Guanylate binding protein-1 mediates EGFRvIII and promotes glioblastoma growth in vivo but not in vitro.

Glioblastoma multiforme (GBM) is the most common and deadly primary brain tumor in adults. Epidermal growth factor receptor (EGFR) is frequently amplified and mutated in GBM. We previously reported that Guanylate binding protein-1 (GBP1) is a novel transcriptional target gene of EGFR and plays a role in GBM invasion. Here we demonstrate that GBP1 can also be induced by EGFRvIII at the transcriptional level through the p38 MAPK/Yin Yang 1 (YY1) signaling pathway. Silencing of GBP1 by RNA interference significantly inhibits EGFRvIII-mediated GBM cell proliferation in vitro and in a mouse model.

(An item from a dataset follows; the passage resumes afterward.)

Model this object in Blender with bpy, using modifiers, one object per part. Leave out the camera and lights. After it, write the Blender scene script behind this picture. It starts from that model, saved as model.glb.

Overexpression of GBP1 has no obvious effect on glioblastoma cell proliferation in vitro. In contrast, in an orthotopic glioma mouse model GBP1 overexpression significantly promotes glioma growth and reduces survival rate of glioma-bearing mice by increasing cell proliferation and decreasing cell apoptosis in tumor. Clinically, GBP1 expression is elevated in human GBM tumors and positively correlates with EGFRvIII status in GBM specimens, and its expression is inversely correlated with the survival rate of GBM patients. Taken together, these results reveal that GBP1 may serve as a potential therapeutic target for GBMs with EGFRvIII mutation.